基金the financial support of the USDA-NIFA-AFRI (Grant No. GEOX-2010-03868) for conducting this research
文摘Cover crop and nitrogen(N) fertilization may maintain soil organic matter under bioenergy perennial grass where removal of aboveground biomass for feedstock to produce cellulosic ethanol can reduce soil quality. We evaluated the effects of cover crops and N fertilization rates on soil organic carbon(C)(SOC), total N(STN), ammonium N(NH_4-N), and nitrate N(NO_3-N) contents at the0–5, 5–15, and 15–30 cm depths under perennial bioenergy grass from 2010 to 2014 in the southeastern USA. Treatments included unbalanced combinations of perennial bioenergy grass, energy cane(Saccharum spontaneum L.) or elephant grass(Pennisetum purpureum Schumach.), cover crop, crimson clover(Trifolium incarnatum L.), and N fertilization rates(0, 100, and 200 kg N ha^(-1)). Cover crop biomass and C and N contents were greater in the treatment of energy cane with cover crop and 100 kg N ha^(-1) than in the treatment of energy cane and elephant grass.
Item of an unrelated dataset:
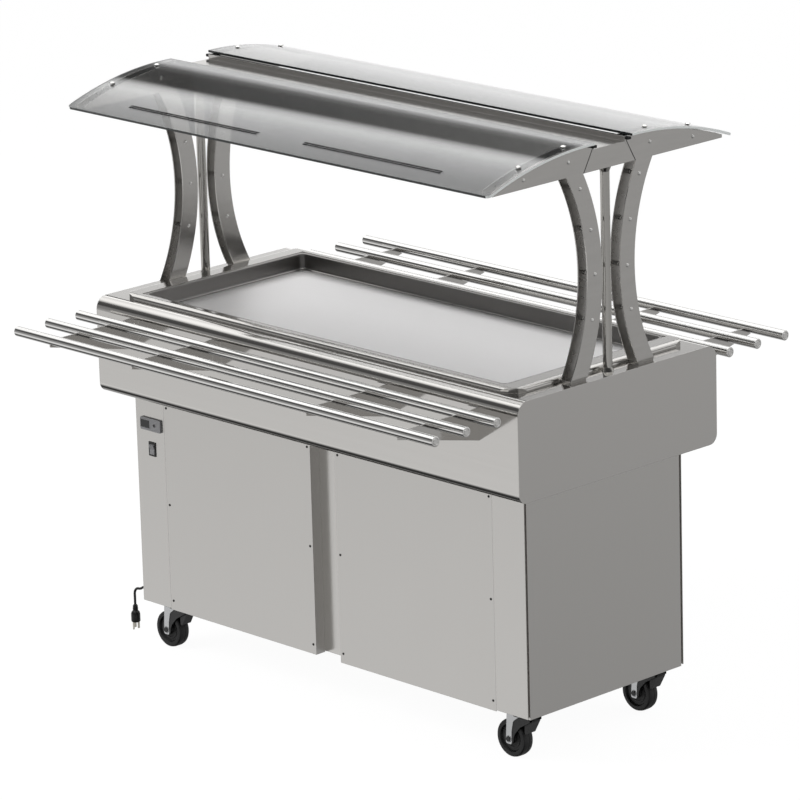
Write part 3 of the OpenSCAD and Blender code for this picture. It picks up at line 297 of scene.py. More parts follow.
def window_gloss():
    """Smoked acrylic, polished: deep black with a clear reflection."""
    base = srgb("#08090A")
    return textured("acrylic_polished_smoked", base, 0.0, 0.08, even(0.003333), 0.000003, 0.05, 0.03,
                    edge=False, IOR=1.49)


def brass():
    """Brass rod, nickel plated: pale metal with a warm cast."""
    base = srgb("#D6D2C8")
    return textured("brass_nickel_plated", base, 1.0, 0.24, along("Z", 0.0008, 0.02), 0.00001, 0.1, 0.05)


def copper():
    """Copper tube, drawn: tarnish in slow clouds over a bright tube."""
    base = colours().copper[:]
    return textured("copper_drawn", base, 1.0, 0.26, even(0.025), 0.00002, 0.3, 0.12, edge=False)


def foam():
    """Polyurethane foam, poured: fine cells in a dull skin."""
    return moulded("polyurethane_foamed", colours().foam[:], 0.85, 0.004, 0.0004, 1.5)


def enamel():
    """Steel shell, stove enamelled black: smooth with slight orange peel."""
    base = srgb("#1D1E20")
    return moulded("steel_enamelled_black", base, 0.3, 0.006, 0.00008, 1.5, **{"Coat Weight": 0.4})


def fins():
    """Aluminium foil, stamped: light and matt with small dents."""
    base = srgb("#C8CACC")
    return textured("aluminium_stamped", base, 1.0, 0.4, even(0.01111), 0.0001, 0.15, 0.1, edge=False)


def tinted_glass():
    """Soda-lime float glass, toughened: clear, its grey tint painted shade that darkens the view through it,
    with bright edges of reflection.
    """
    name = "glass_float_toughened"
    material, tree, shader = start_material(
        name, colours().glass[:], 0.0, 0.0, IOR=1.52, **{"Transmission Weight": 1.0})
    if tree:
        # Roller waves of toughening, 91 mm apart and 0.5 m long, seen only as a faint change of the tint
        place = add(tree, "TexCoord")
        mapping = add(tree, "Mapping", {
            "Vector": place.outputs["Object"], "Scale": along("X", pitch=0.5, length=0.09091)})
        wave = add(tree, "TexNoise", {
            "Vector": mapping.outputs["Vector"], "Scale": 1.0, "Detail": 1.0})
        tint = add(tree, "MapRange", {
            "Value": wave.outputs["Fac"], "From Min": 0.3, "From Max": 0.7, "To Min": 0.97, "To Max": 1.0})
        paint = add(tree, "Mix", {6: (*colours().glass, 1.0), 7: tint.outputs["Result"], 0: 1.0},
                    data_type="RGBA", blend_type="MULTIPLY")
        tree.links.new(paint.outputs[2], shader.inputs["Base Color"])
    return material


def ground_edge():
    """Float glass, edge ground: white and finely frosted, it catches the light at the ends."""
    base = srgb("#DDE0DF")
    return textured(
        "glass_edge_ground", base, 0.0, 0.35, even(0.001111), 0.00001, 0.06, 0.08, edge=False, IOR=1.52)


def dark_edge():
    """Float glass, edge polished: drawn opaque and almost black, as painted shade on the edge and in the gap
    beside it.
    """
    base = srgb("#1C2020")
    return textured(
        "glass_edge_polished", base, 0.0, 0.12, even(0.003333), 0.000004, 0.1, 0.04, edge=False, IOR=1.52)


def ceramic_line():
    """Ceramic frit, screened and fired on the glass: dark, dense and slightly raised."""
    return moulded("ceramic_frit_fired", colours().stripe[:], 0.7, 0.0008, 0.00001, 1.5,
                   **{"Specular IOR Level": 0.2})


# Meshes

def link_object(name, data):
    """Puts a new object with its data in the scene."""
    item = bpy.data.objects.new(name, data)
    bpy.context.scene.collection.objects.link(item)
    return item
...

The SOC and STN contents at 0–5 and 5–15 cm were 9%–20% greater in the treatments of elephant grass with cover crop and with or without 100 kg N ha^(-1)than in most of the other treatments. The soil NO_3-N content at 0–5 cm was 31%–45% greater in the treatment of energy cane with cover crop and 100 kg N ha^(-1)than in most of the other treatments.The SOC sequestration increased from 0.1 to 1.0 Mg C ha^(-1)year^(-1)and the STN sequestration from 0.03 to 0.11 Mg N ha^(-1)year^(-1)from 2010 to 2014 for various treatments and depths. In contrast, the soil NH_4-N and NO_3-N contents varied among treatments,depths, and years. Soil C and N storages can be enriched and residual NO_3-N content can be reduced by using elephant grass with cover crop and with or without N fertilization at a moderate rate.